Peggy Kyoungwon Lee, PhD
Dr. Peggy K. Lee
이경원

Peggy (she/her) is a scholar in contemporary American literature, performance, and media. She is currently UC President’s Postdoctoral Fellow at Berkeley in the Department of Theater, Dance, and Performance Studies. In Fall 2022, she will join as Assistant Professor of English and Provost’s Distinguished Faculty Fellow with a focus on critical race and ethnic studies at Georgetown University.
She is a creative writer. Recently, Peggy was awarded 2022 Lambda Literary Fellow in Speculative Fiction with Larissa Lai.

Research Specialization
- Contemporary Ethnic U.S. Literature and Poetry
- Critical Race and Ethnic Studies
- Asian American Studies
- Performance Studies
- Sound and Media Studies
- Disability Studies
- Gender and Sexuality Studies
Recent Publication
“The Alpha Orient: Lisa Park and Yoko Ono,” TDR: The Drama Review, Vol. 66 (2) [June 2022]

Teaching

Listening to Race: Feminist Methods in Sound and Media, University of California, Davis, Department of Gender, Sexuality, and Women’s Studies (2021)
How do we listen to race? What methods, theories, and technologies can help us amplify or clarify the co-constitutions of race, gender, and sound? As critical listeners, how do our own identities and abilities shape our listening practices and values? This course surveys the fields of feminist thought, media studies, musicology, critical race theory, performance studies, popular music, disability studies, and experimental aesthetics to understand sound and musical cultures as significant matters in the histories of race, colonialism, gender, and sexuality.

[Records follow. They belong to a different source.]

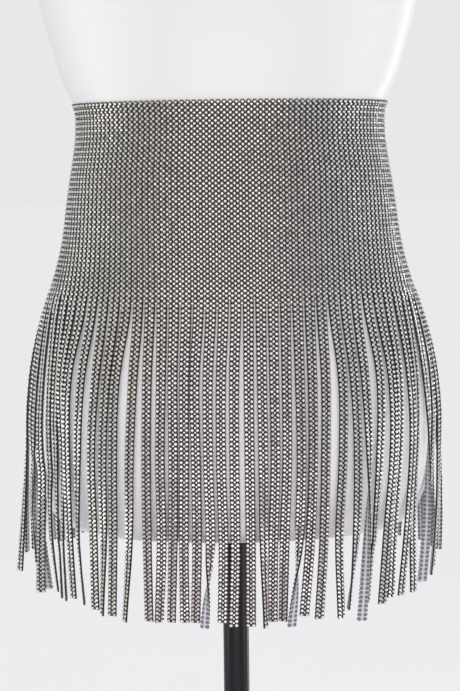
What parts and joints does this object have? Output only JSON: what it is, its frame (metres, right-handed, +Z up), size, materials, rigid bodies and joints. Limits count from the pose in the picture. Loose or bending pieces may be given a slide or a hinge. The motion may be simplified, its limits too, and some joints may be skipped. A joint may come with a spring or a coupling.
{
  "type": "rhinestone fringe belt on a dress form",
  "caption": "Deep rhinestone mesh belt with a long strip fringe, worn on a smooth limbless dress form that stands on a pole and a round base.",
  "frame": {"origin": "centre of the base plate's underside, on the floor", "axes": "+Z up the pole, -Y out of the belt's front, +X to the right of someone who looks at the front"},
  "size_m": [0.3434, 0.34, 1.49],
  "materials": {
    "belt_mesh": "black mesh that carries the stones",
    "belt_crystal": "faceted bright stones",
    "belt_trim": "black bound edge",
    "hook_metal": "satin",
    "form_white": "smooth satin white",
    "pole_black": "satin black"
  },
  "bodies": {
    "root": {"belt_band": "belt_mesh", "belt_fringe": "belt_mesh", "back_bar_left": "belt_trim", "back_bar_right": "belt_trim", "back_hook_1": "hook_metal", "back_hook_2": "hook_metal", "back_hook_3": "hook_metal", "dress_form": "form_white", "pole": "pole_black", "base_plate": "pole_black"}
  },
  "joints": []
}
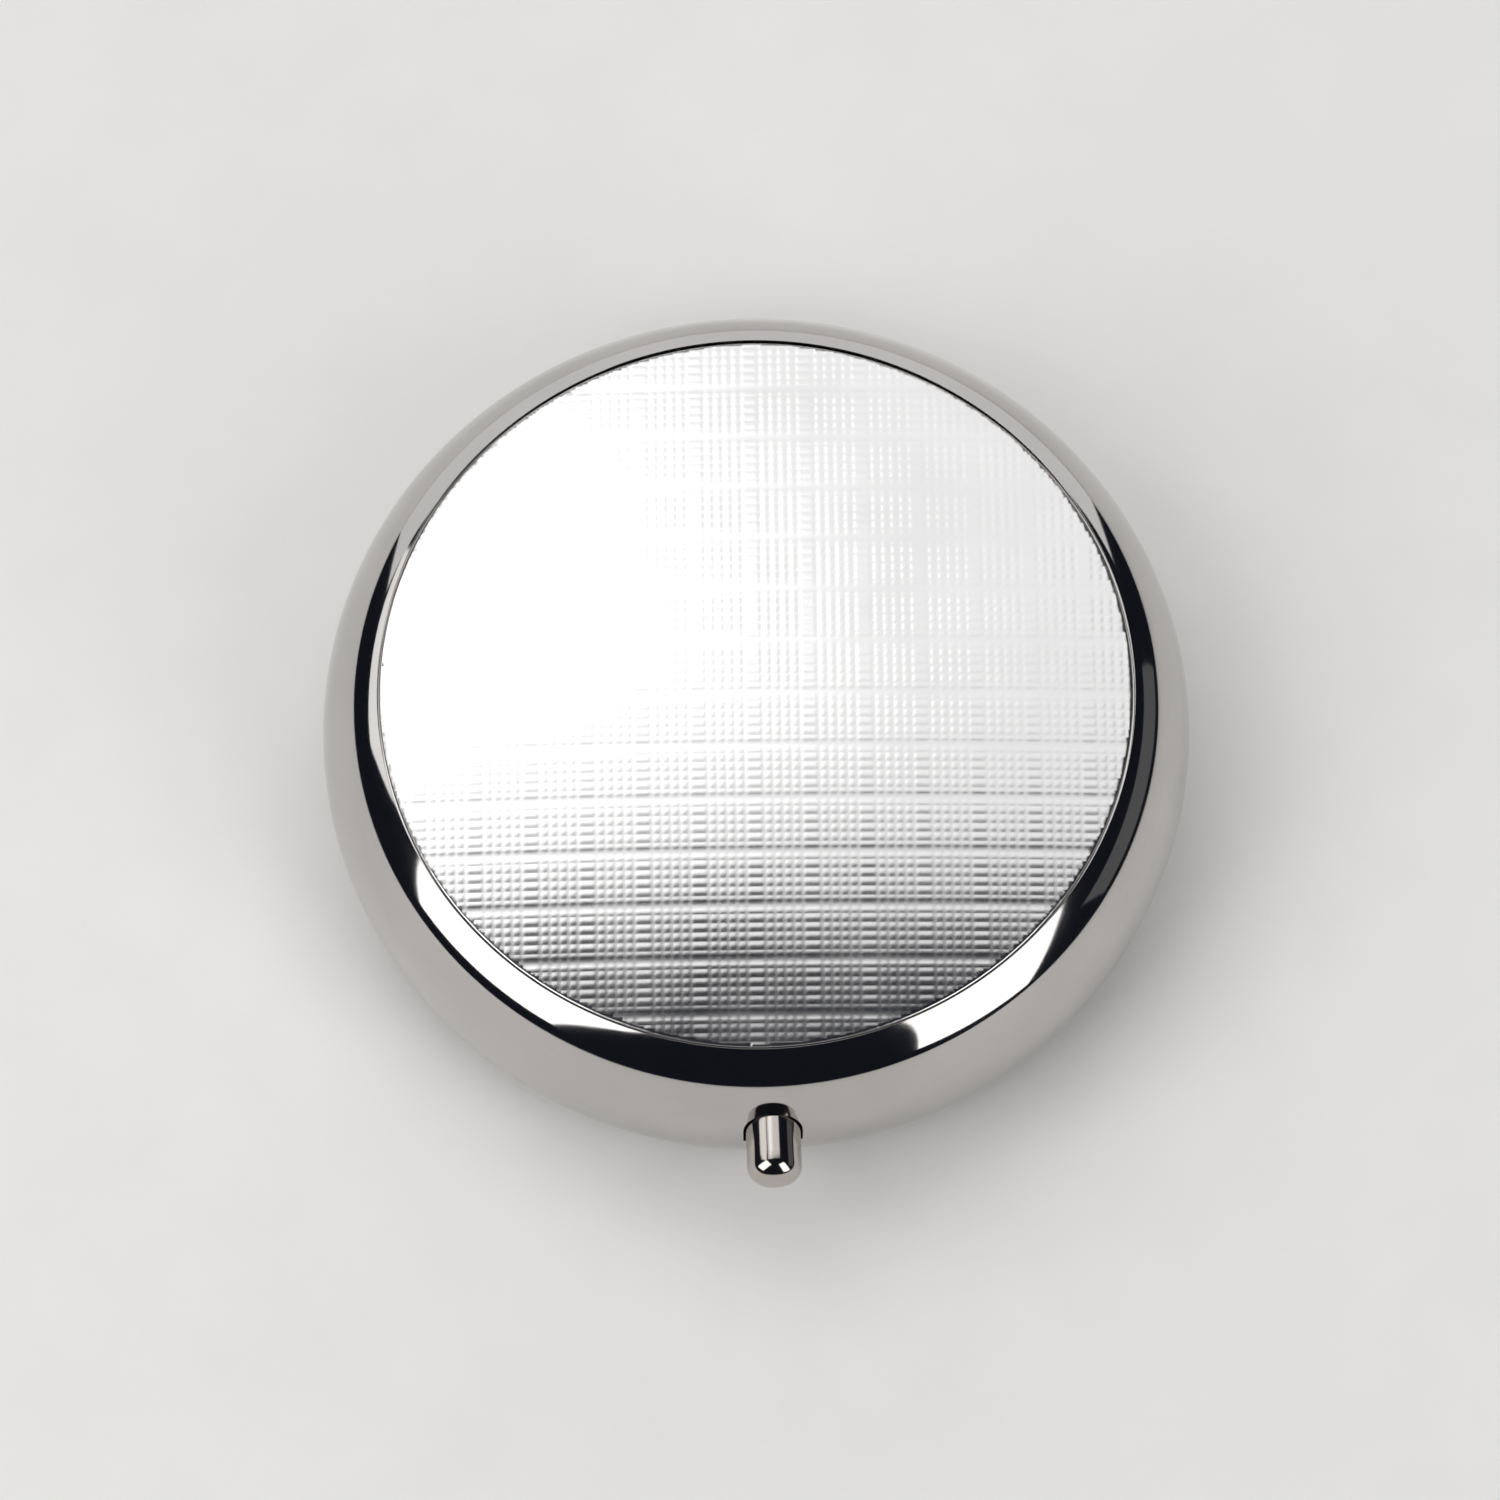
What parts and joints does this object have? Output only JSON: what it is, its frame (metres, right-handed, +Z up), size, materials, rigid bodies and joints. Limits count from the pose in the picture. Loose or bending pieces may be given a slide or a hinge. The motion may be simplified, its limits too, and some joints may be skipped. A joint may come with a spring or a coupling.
{
  "type": "pill box",
  "caption": "Round push-button pocket pill box with a hinged lid, an embossed top plate, a mirror inside the lid and a compartment tray.",
  "frame": {"origin": "centre of the flat underside, where the box rests", "axes": "+Z up through the lid, the push button at -Y and the hinge at +Y"},
  "size_m": [0.05, 0.0529, 0.0143],
  "materials": {
    "plated_shell": "mirror polished plating",
    "plated_collar": "bright plating, faint turning marks",
    "tray_plastic": "fine satin moulding",
    "latch_steel": "satin",
    "rivet_steel": "satin",
    "spring_steel": "drawn wire",
    "hinge_steel": "polished",
    "button_metal": "polished, fine turning marks",
    "plate_metal": "embossed, satin between bright edges",
    "adhesive": "dull film",
    "frame_metal": "polished",
    "mirror_glass": "silvered glass",
    "foam_pad": "dull foam"
  },
  "bodies": {
    "base": {"base_shell": "plated_shell", "base_collar": "plated_collar", "pill_tray": "tray_plastic", "latch_bracket": "latch_steel", "latch_rivets": "rivet_steel", "button_spring": "spring_steel", "hinge_base_leaf": "hinge_steel", "hinge_pin": "hinge_steel", "hinge_spring": "spring_steel"},
    "button": {"push_button": "button_metal", "latch_catch": "latch_steel", "retaining_clip": "spring_steel"},
    "lid": {"lid_shell": "plated_shell", "lid_plate": "plate_metal", "plate_adhesive": "adhesive", "hinge_lid_leaf": "hinge_steel", "latch_striker": "latch_steel", "mirror_frame": "frame_metal", "lid_mirror": "mirror_glass", "mirror_pad": "foam_pad"}
  },
  "joints": [
    {"name": "lid_hinge", "type": "hinge", "parent": "base", "child": "lid", "pos_m": [0, 0.0241, 0.0068], "axis": [-1, 0, 0], "range_deg": [0, 100]},
    {"name": "button_slide", "type": "slide", "parent": "base", "child": "button", "axis": [0, 1, 0], "range_m": [0, 0.0012], "stiffness_N_per_m": 400, "springref_m": -0.001, "deforming": ["button_spring"]}
  ]
}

Staying “Cool”: Race and Femininity
Emory University, Department of African American Studies (2022)
The concept of cool comprises many meanings from composure to popularity; but cool also offers a dynamic and conflicted optics or surface where race, gender, capital, illness, violence, and resistance, come together or fall apart. This course introduces students to theories and iterations of “cool” as it crosses contemporary African American, Asian American, and Afro Asian history, art, activism, and culture.

Aesthetics of Resistance in Literature, University of California, Davis, Department of Gender, Sexuality, and Women’s Studies (2021)
This course explores how writing is an act of risk that carries the stakes of history and future possibility. And taking risks, or creating in spite of what could be lost, hurt, or compromised, is a central feature of what we understand as “resistance.” This course will approach this question of risk and literature by focusing on the impact of contemporary feminist thought on literary production, literary interpretation, and aesthetics. Students will be asked to closely attend to the variety of generated forms and critical aesthetics from the course readings which span literary genres, social movements, and methods of circulation.